Regulations at the federal, state and local levels add $131,734 to the cost of a new single-family home, a new study by the National Association of Home Builders (NAHB) found.
That’s 26.4% of the average sales price of $499,500 as of January 2026, the NAHB said.
A breakdown of the total regulatory costs further showed that $84,939 of the final house price is the result of costs incurred by the builder due to regulation during the construction phase of the home while $46,795 is attributable to regulation during land development, NAHB noted.
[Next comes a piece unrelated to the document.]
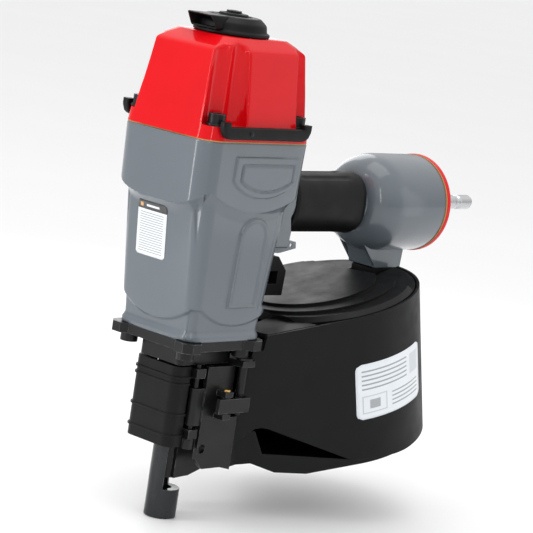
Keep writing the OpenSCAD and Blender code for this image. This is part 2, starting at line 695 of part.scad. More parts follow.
module support_post() color(steel) in_drum() translate([0, 0, 0.5]) cylinder(r = 5, h = 88);
module nail_support() color("#26272a") in_drum() difference() {
    union() {
        translate([0, 0, 14]) cylinder(r = 58, h = 3);
        translate([0, 0, 14]) cylinder(r = 9, h = 16);
        for (a = [0:60:300]) rotate([0, 0, a]) translate([8, -1, 16]) cube([46, 2, 4]);
    }
    translate([0, 0, 10]) cylinder(r = 5 + run_gap, h = 30);
}
module magazine_bolt() color(dark_steel) translate([lug_x, 0, 179.2]) rotate([180, 0, 0])
    socket_bolt(3, 20, 5.2, 5);

main_housing();
grip_sleeve();
head_gasket();
head_cap();
cap_bolts();
cap_washers();
guard_left();
guard_right();
exhaust_deflector();
deflector_screw();
head_valve();
head_valve_seal();
head_valve_spring();
cylinder_liner();
cylinder_collar();
drive_piston();
piston_ring();
driver_blade();
bumper();
nose_base();
nose_bolts();
nose_cover();
door_hinge_rod();
feed_door();
latch_post();
door_latch();
latch_pin();
contact_tip();
contact_arm();
arm_spring();
arm_guide();
adjuster_wheel();
trigger();
trigger_pin();
trigger_tongue();
tongue_pin();
valve_body();
valve_stem();
feed_cylinder();
feed_piston();
feed_pawl();
pawl_pin();
end_cap_gasket();
end_cap();
end_cap_screws();
air_plug();
magazine_body();
magazine_top_cap();
magazine_cover();
magazine_hinge_pin();
nail_support();
support_post();
magazine_bolt();
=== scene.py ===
import json
import math
import bpy
import bmesh
import numpy as np
from mathutils import Matrix, Vector


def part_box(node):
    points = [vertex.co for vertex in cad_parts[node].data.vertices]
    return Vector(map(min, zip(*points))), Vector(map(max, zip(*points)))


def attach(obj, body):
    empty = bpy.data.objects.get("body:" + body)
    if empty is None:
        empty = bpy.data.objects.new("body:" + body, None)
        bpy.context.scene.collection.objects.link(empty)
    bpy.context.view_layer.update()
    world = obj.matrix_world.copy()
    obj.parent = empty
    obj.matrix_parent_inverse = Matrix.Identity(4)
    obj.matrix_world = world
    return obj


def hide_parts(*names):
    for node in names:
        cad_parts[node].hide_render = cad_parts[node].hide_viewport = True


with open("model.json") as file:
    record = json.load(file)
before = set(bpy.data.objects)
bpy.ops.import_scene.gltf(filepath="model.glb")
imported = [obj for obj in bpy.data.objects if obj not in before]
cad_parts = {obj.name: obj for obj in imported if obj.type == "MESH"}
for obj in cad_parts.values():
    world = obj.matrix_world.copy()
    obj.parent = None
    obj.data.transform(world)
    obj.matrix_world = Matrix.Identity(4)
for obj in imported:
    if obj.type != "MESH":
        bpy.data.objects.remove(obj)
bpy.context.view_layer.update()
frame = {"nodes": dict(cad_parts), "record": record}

scene = bpy.context.scene
NODES = frame["nodes"]
RECORD = frame["record"]
BODY_OF = {n: b for b, ns in RECORD["behaviour"]["bodies"].items() for n in ns}
SLOT_OF = {s["node"]: s["material_slot"] for s in RECORD["subparts"]}
MM = 0.001
TAU = 2 * math.pi
MID_X = 1.5  # middle of the housing and the cap in X, in mm

# ---------------------------------------------------------------- camera

SENSOR_MM, FOCAL_PX, IMAGE_PX = 36.0, 2500, 533
AZ, EL, ROLL = math.radians(48.14), math.radians(9.16), math.radians(-8.75)
TARGET, DIST = Vector((0.07648, 0.0, 0.18841)), 1.89428
fwd = Vector((math.sin(AZ) * math.cos(EL), math.cos(AZ) * math.cos(EL), -math.sin(EL)))
right0 = fwd.cross(Vector((0, 0, 1))).normalized()
down0 = fwd.cross(right0)
right = right0 * math.cos(ROLL) + down0 * math.sin(ROLL)
down = -right0 * math.sin(ROLL) + down0 * math.cos(ROLL)
cam_data = bpy.data.cameras.new("camera")
cam = bpy.data.objects.new("camera", cam_data)
scene.collection.objects.link(cam)
cam_data.sensor_width = SENSOR_MM
cam_data.lens = SENSOR_MM * FOCAL_PX / IMAGE_PX
cam_data.clip_start, cam_data.clip_end = 0.05, 60
cam.matrix_world = Matrix(((right.x, -down.x, -fwd.x, 0), (right.y, -down.y, -fwd.y, 0),
                           (right.z, -down.z, -fwd.z, 0), (0, 0, 0, 1)))
cam.location = TARGET - fwd * DIST
scene.camera = cam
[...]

“This study illustrates how excessive regulation is deepening the nation’s housing affordability crisis and making it harder for builders to deliver the affordable, attainable housing that our nation sorely needs,” said NAHB Chairman Bill Owens, a home builder and remodeler from Worthington, Ohio. “Policymakers should remove unnecessary and costly regulations that are pricing buyers out of the market and slowing construction of new homes and apartments.”
Land Development
According to the NAHB, the share of regulation in the land development phase fell from 10.5% in 2021 to 9.4% in 2026, but the construction phase increased by nearly four percentage points, rising from 13.3% to 17.0%. That was largely because of higher building permit fees and changes to building codes over the past decade.
Based on U.S. Census home price data, regulatory costs for the average new home increased from $93,870 in 2021 to $131,734 in 2026, an increase of more than 40% in roughly five years.
Over that same period, NAHB said, U.S. disposable income increased just 18.3%, meaning that regulatory costs are increasing more than twice as fast as consumers’ ability to pay.